One suggested lab approach that I didn’t use last year, though I would have if I’d thought of it,  is using a microphone and sound software like Audacity for doing timing measurements.  She mentions timing dropped balls and bouncing balls by this approach.  It is probably easier to get clean data for estimating the coefficient of restitution from the times of the bounces than from the long exposure time digital photography method my son used in his fifth grade science fair project, though not as visually appealing. I think that our use of the Arduino for timing (for example, in the speed of sound  lab and the pendulum lab) was at least as effective, and did allow us to use triggers other than sound.

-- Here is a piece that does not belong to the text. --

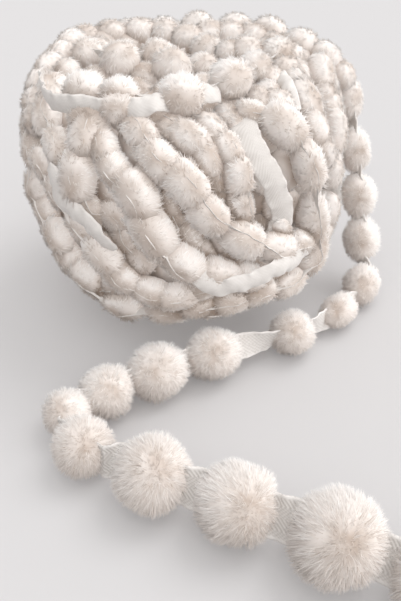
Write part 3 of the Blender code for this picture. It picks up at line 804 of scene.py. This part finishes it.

She also talks about using cell phone video cameras, frictionless pucks sold as toys, and Tracker video analysis for some of the other motion labs.  We did not end up doing much video analysis last year, because it was tedious and not well suited to any of the labs we ended up doing.  There were a couple of labs where it might have been a good idea instead of the methods we tried instead.

Interestingly, their first attempt at the Audacity lab for measuring the time for dropped balls was a failure in the real world:

Misunderstandings, misconceptions, and computational errors resulted in student-demonstrated percent errors ranging from 2% to 35%, despite consistent achievement of experimental errors of 1% to 2% in the same experiments carried out by the instructor.

They got much better results when they added video instructions for the labs that addressed common misconceptions and had the students working in a lab where they were observed by an instructor (even though the instructor was not supposed to answer questions). I wonder how much of the improvement resulted from the video instructions and how much from being observed.